For the great majority of operators using smaller vehicles and doing less mileage the possible variation will be less, some as little as one per cent. The graph of fuel consumption against vehicle gvw shows clearly that the heavier vehicle uses proportionately less fuel — for example, 15 mpg is normal for 8 tons gvw, but the 16 tons gvw vehicle returns 10,5 mpg not 7.5 as might be expected, and the 32 tons vehicle returns 6.4 and not 3.75 mpg as might be expected. This is due mainly to the decreased bhp /ton of the heavier vehicles.

What is important in determining costs is how much payload the vehicle carries, for this directly affects the productivity of the driver's time and of the capital tied up in the truck.

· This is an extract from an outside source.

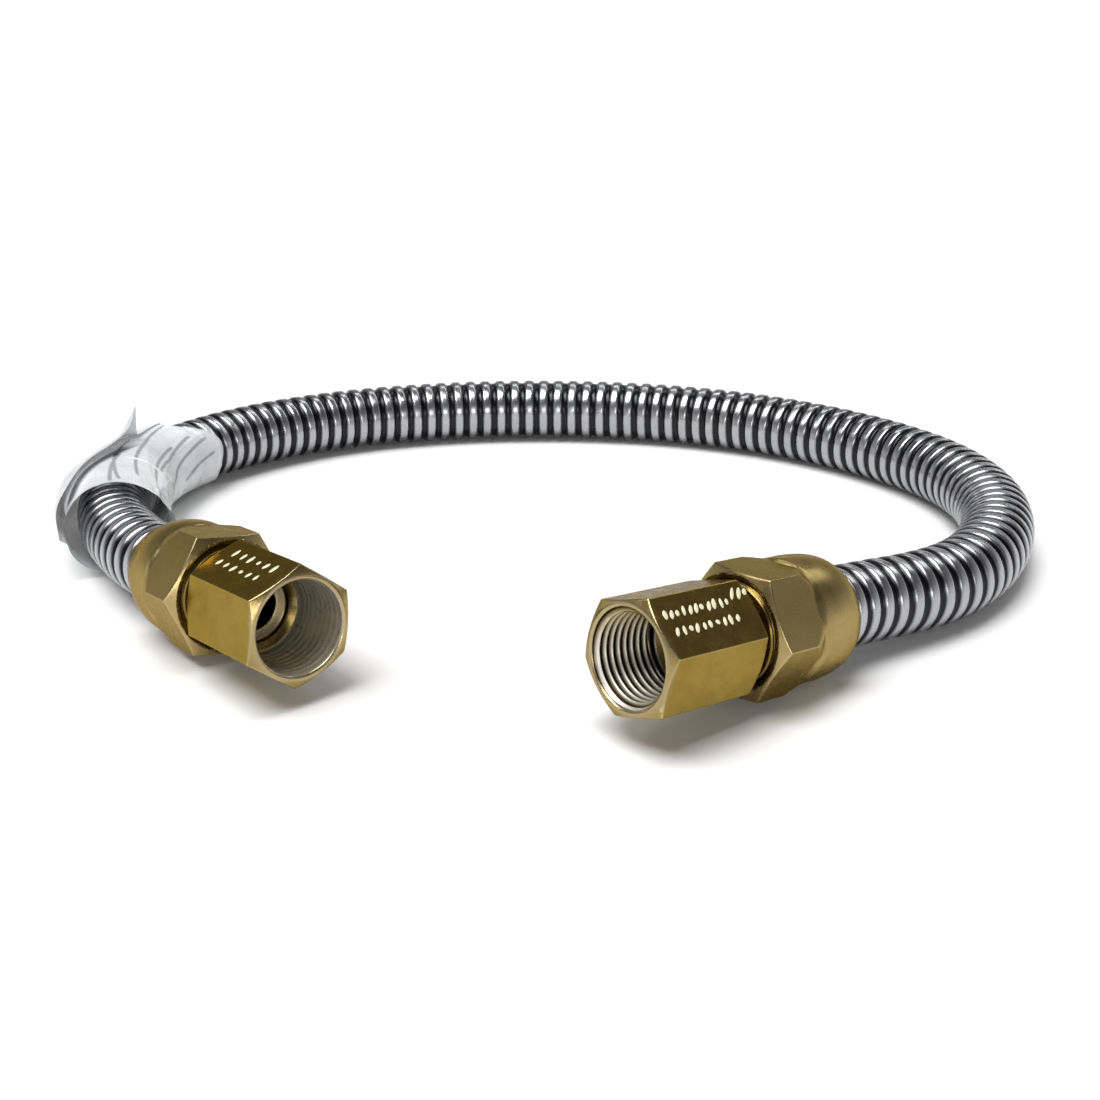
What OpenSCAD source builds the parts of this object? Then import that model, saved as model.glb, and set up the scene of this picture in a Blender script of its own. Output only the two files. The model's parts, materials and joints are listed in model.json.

Broadly speaking, truck and driver moving 20 tons is twice as productive as a driver and truck moving 10 tons and 20 times more productive than a driver and truck moving one ton. Admittedly, a 32 tons gcw artic outfit costs more than a one-ton van but over their relative lives there is not much in it. A £10,000 32 tons sow artic outfit written off over 500,000 miles would cost 2p per mile, so would a £1,000 oneton van written off over 50,000 miles. Also the driver of the artic gets about the same salary as does the van driver so while the operating costs are similar the earning capacities are not.

Graph 4 shows the payload capacity available at a given vehicle gvw. The ratio of payload to gvw varies from 44 per cent at 4 tons gvw to 67 per cent at 32 tons gvw. Again the heavier vehicle scores because more of its total gvw is available for carrying load.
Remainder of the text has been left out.